Más allá de lo que nos parezca Trump como persona, como político o como el 45 presidente de los EEUU, el proceso de caída de Trump orquestado por una confluencia de intereses de las Big tech, el establishment del Partido Republicano y el Partido Demócrata, los movimientos de izquierda radical y en buena medida por los errores del propio Trump tiene una significación política que va más allá del propio personaje.

Un balance ecuánime de la presidencia de Trump exige hacer mención de sus aciertos políticos y económicos, pero también de sus múltiples errores, algunos de los cuales pueden costar muy caros a la república americana en el futuro. Su principal error ha sido sobredimensionar sus fuerzas, fundamentalmente el papel de unas redes sociales cada vez más intervenidas y la lealtad de ciertos sectores del partido republicano. Junto a esto su gestión en materia de comunicación ha sido nefasta. Lo que le funcionó como candidato, outsider en las primarias republicanas y contra Hillary Clinton, esto es la provocación y la desorientación al oponente, se ha convertido en una enorme rémora cuando se ha convertido en presidente.

Sus continuos exabruptos han acabado por exasperar a buena parte del electorado republicano, más timorato en cuestión de modales, y ha acabado por espantar al electorado demócrata más moderado que podía haber resultado un gran caladero de votos para él dada la deriva radical del partido demócrata. Sin embargo y a pesar de todo logró mantener unos más que aceptables niveles de popularidad, pese a tener al 99 % de los medios en contra. No obstante ha sido su última infravaloración de la fuerza de sus adversarios lo que ha determinado su derrota, no ya política (esta se daba por descontada salvo por el círculo más trumpista) sino fundamentalmente cultural.

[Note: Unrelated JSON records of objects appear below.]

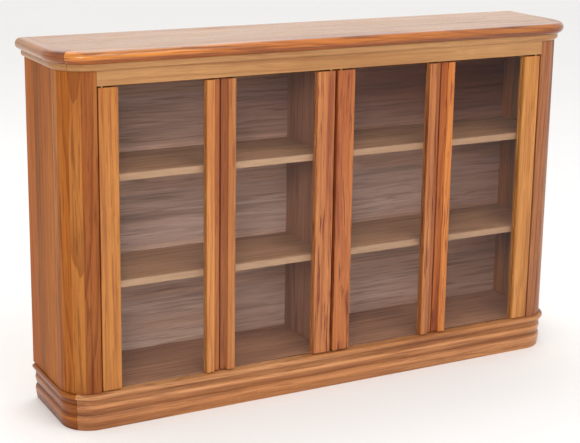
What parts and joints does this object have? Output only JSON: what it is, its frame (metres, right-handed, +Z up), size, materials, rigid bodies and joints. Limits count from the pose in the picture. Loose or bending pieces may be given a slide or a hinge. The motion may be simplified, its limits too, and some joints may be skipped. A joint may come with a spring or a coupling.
{
  "type": "low glazed bookcase",
  "caption": "Low wooden bookcase with rounded front corners, a bullnosed top, a reeded plinth and side-hung glass doors in front of shelves.",
  "frame": {"origin": "on the floor under the middle of the overall box", "axes": "+X to the right of someone facing the doors, +Y from the doors to the back, +Z up"},
  "size_m": [1.44, 0.29, 0.9],
  "materials": {
    "top_wood": "gloss lacquer",
    "lipping_wood": "gloss lacquer",
    "cornice_wood": "satin lacquer",
    "column_wood": "satin lacquer",
    "side_wood": "satin lacquer",
    "plinth_wood": "satin lacquer",
    "plinth_side_wood": "satin lacquer",
    "stile_wood": "satin lacquer",
    "shelf_wood": "satin lacquer",
    "inside_wood": "satin lacquer",
    "door_glass": "clear",
    "brass": "satin",
    "nickel": "bright"
  },
  "bodies": {
    "root": {"top_panel": "top_wood", "top_lipping_front": "lipping_wood", "top_lipping_left": "lipping_wood", "top_lipping_right": "lipping_wood", "cornice_front": "cornice_wood", "cornice_left": "cornice_wood", "cornice_right": "cornice_wood", "fascia_rail": "cornice_wood", "corner_column_left": "column_wood", "corner_column_right": "column_wood", "side_panel_left": "side_wood", "side_panel_right": "side_wood", "back_panel": "inside_wood", "bottom_panel": "inside_wood", "centre_divider": "inside_wood", "plinth_front": "plinth_wood", "plinth_left": "plinth_side_wood", "plinth_right": "plinth_side_wood", "plinth_back_rail": "plinth_side_wood", "shelf_left_lower": "shelf_wood", "shelf_pin_left_lower_inner_front": "nickel", "shelf_pin_left_lower_inner_back": "nickel", "shelf_pin_left_lower_outer_front": "nickel", "shelf_pin_left_lower_outer_back": "nickel", "shelf_left_upper": "shelf_wood", "shelf_pin_left_upper_inner_front": "nickel", "shelf_pin_left_upper_inner_back": "nickel", "shelf_pin_left_upper_outer_front": "nickel", "shelf_pin_left_upper_outer_back": "nickel", "shelf_right_lower": "shelf_wood", "shelf_pin_right_lower_inner_front": "nickel", "shelf_pin_right_lower_inner_back": "nickel", "shelf_pin_right_lower_outer_front": "nickel", "shelf_pin_right_lower_outer_back": "nickel", "shelf_right_upper": "shelf_wood", "shelf_pin_right_upper_inner_front": "nickel", "shelf_pin_right_upper_inner_back": "nickel", "shelf_pin_right_upper_outer_front": "nickel", "shelf_pin_right_upper_outer_back": "nickel"},
    "door_1": {"door_1_hinge_stile": "stile_wood", "door_1_meeting_stile": "stile_wood", "door_1_glass": "door_glass", "door_1_top_pivot": "brass", "door_1_bottom_pivot": "brass"},
    "door_2": {"door_2_hinge_stile": "stile_wood", "door_2_meeting_stile": "stile_wood", "door_2_glass": "door_glass", "door_2_top_pivot": "brass", "door_2_bottom_pivot": "brass"},
    "door_3": {"door_3_hinge_stile": "stile_wood", "door_3_meeting_stile": "stile_wood", "door_3_glass": "door_glass", "door_3_top_pivot": "brass", "door_3_bottom_pivot": "brass"},
    "door_4": {"door_4_hinge_stile": "stile_wood", "door_4_meeting_stile": "stile_wood", "door_4_glass": "door_glass", "door_4_top_pivot": "brass", "door_4_bottom_pivot": "brass"}
  },
  "joints": [
    {"name": "door_1_swing", "type": "hinge", "parent": "root", "child": "door_1", "pos_m": [-0.6045, -0.116, 0.455], "axis": [0, 0, -1], "range_deg": [0, 110]},
    {"name": "door_2_swing", "type": "hinge", "parent": "root", "child": "door_2", "pos_m": [-0.014, -0.116, 0.455], "axis": [0, 0, 1], "range_deg": [0, 90]},
    {"name": "door_3_swing", "type": "hinge", "parent": "root", "child": "door_3", "pos_m": [0.014, -0.116, 0.455], "axis": [0, 0, -1], "range_deg": [0, 90]},
    {"name": "door_4_swing", "type": "hinge", "parent": "root", "child": "door_4", "pos_m": [0.6045, -0.116, 0.455], "axis": [0, 0, 1], "range_deg": [0, 110]}
  ]
}
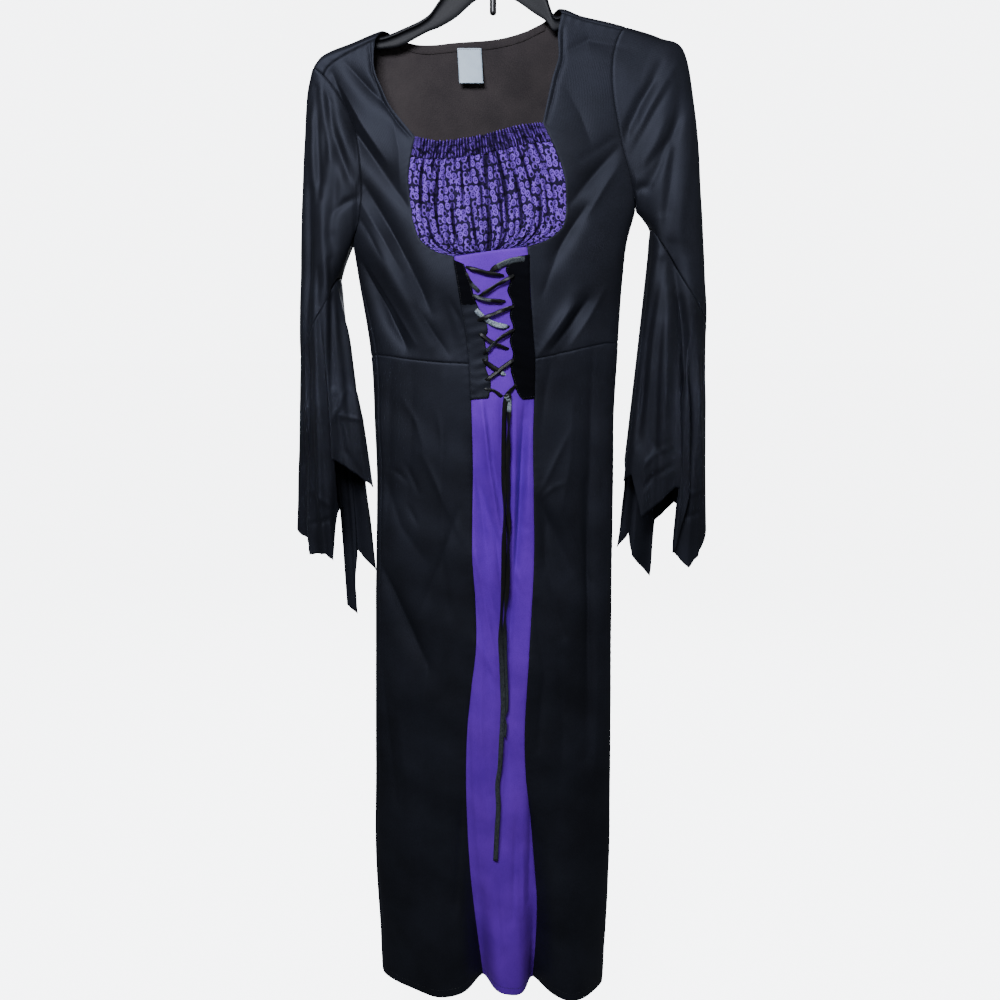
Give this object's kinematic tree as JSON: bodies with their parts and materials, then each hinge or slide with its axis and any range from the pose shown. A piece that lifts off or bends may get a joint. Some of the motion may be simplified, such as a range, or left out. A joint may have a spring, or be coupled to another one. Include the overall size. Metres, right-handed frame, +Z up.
{
  "type": "witch costume dress",
  "caption": "Full-length fancy-dress gown with laced front, gathered insert and ragged sleeve flounces, hung on a moulded hanger.",
  "frame": {"origin": "bearing point inside the top of the hanger's hook, where a rail carries it", "axes": "+Z up; the dress's front faces -Y; the wearer's right is towards -X"},
  "size_m": [0.535, 0.1131, 1.4227],
  "materials": {
    "black_knit": "smooth black polyester knit with a soft sheen",
    "purple_knit": "purple polyester knit with a soft sheen",
    "print_cloth": "purple cloth printed with dark motifs, gathered",
    "black_pile": "short black pile cloth, matte",
    "black_satin": "narrow black satin ribbon",
    "label_tape": "white woven tape, bare",
    "hanger_plastic": "dark moulded plastic with a low gloss",
    "hook_plastic": "black plastic"
  },
  "bodies": {
    "root": {"back_bodice": "black_knit", "back_skirt": "black_knit", "bust_insert": "print_cloth", "centre_panel": "purple_knit", "front_bodice_l": "black_knit", "front_bodice_r": "black_knit", "front_skirt_l": "black_knit", "front_skirt_r": "black_knit", "hanger_body": "hanger_plastic", "hanger_hook": "hook_plastic", "insert_casing": "print_cloth", "label": "label_tape", "lace_run_01": "black_satin", "lace_run_02": "black_satin", "lace_run_03": "black_satin", "lace_run_04": "black_satin", "lace_run_05": "black_satin", "lace_run_06": "black_satin", "lace_run_07": "black_satin", "lace_run_08": "black_satin", "lace_run_09": "black_satin", "lace_run_10": "black_satin", "lace_run_11": "black_satin", "lace_run_12": "black_satin", "lace_run_13": "black_satin", "lace_tail_long": "black_satin", "lace_tail_short": "black_satin", "neck_binding": "black_knit", "placket_l": "black_pile", "placket_r": "black_knit", "sleeve_flounce_l": "black_knit", "sleeve_flounce_r": "black_knit", "upper_sleeve_l": "black_knit", "upper_sleeve_r": "black_knit"}
  },
  "joints": []
}
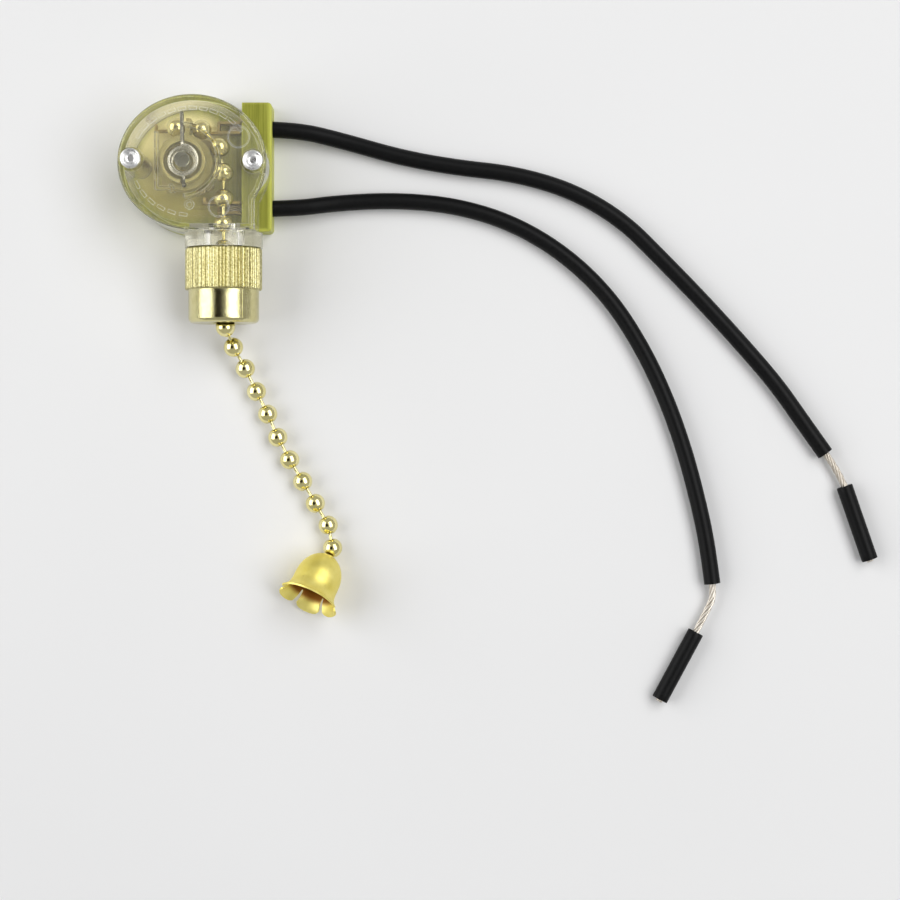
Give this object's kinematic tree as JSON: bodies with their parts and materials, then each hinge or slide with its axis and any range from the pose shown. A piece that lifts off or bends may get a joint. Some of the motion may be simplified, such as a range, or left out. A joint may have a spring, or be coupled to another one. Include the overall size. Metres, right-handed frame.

Trump ha perdido la batalla del relato. Su imagen ahora siempre quedará vinculada a una noción, la violencia, que la izquierda radical magistralmente ha resignificado. Por violencia ya no se entiende necesariamente un ejercicio físico o material de coerción sobre alguien o sobre algo. Violencia para la izquierda es lo que apuntaba Derrida en Escritura y Diferencia en su polémica con el estructuralismo: todo intento por alterar un marco significativo dado, una palabra puede ser según Derrida más violenta que un hecho en la medida en que la primera puede “romper la paz del silencio”. Las alusiones de Trump al posible fraude electoral americano no son “violentas” para la izquierda porque inciten a sus seguidores a tomar violentamente el poder, desconociendo la voluntad popular expresada en las urnas. Son “violencia” porque rompen el silencio en relación a una serie de prácticas y discursos cuya legitimidad no se puede discutir. Así todo discurso, práctica o acción, incluso la violencia, que venga del lado correcto de la historia (ideal progresista) no es violencia porque no rompe la estructura semántica fundamental sobre la que se erige la forma debida de pensar y actuar.

Que la izquierda radical abomine del trumpismo y de Trump va de suyo. Que la derecha liberal y conservadora lo haga puede ser más discutible. Que un personaje como Trump no sea del agrado del establishment conservador y liberal es comprensible también. Sus modos no son los del GOP (Great Old Party), sin embargo, que esta tradición rechace el trumpismo por su carácter tendencialmente violento y anti-institucional me parece mucho más discutible. Voy a dedicar un par de artículos más analizar por qué Jorge Vilches, José Luis González Quirós o Antonio Papell, cada uno de ellos por razones diferentes, aunque coincidentes en el fondo del asunto, yerran al vincular el populismo trumpista con la violencia y lo sitúan en un territorio cercano al fascismo.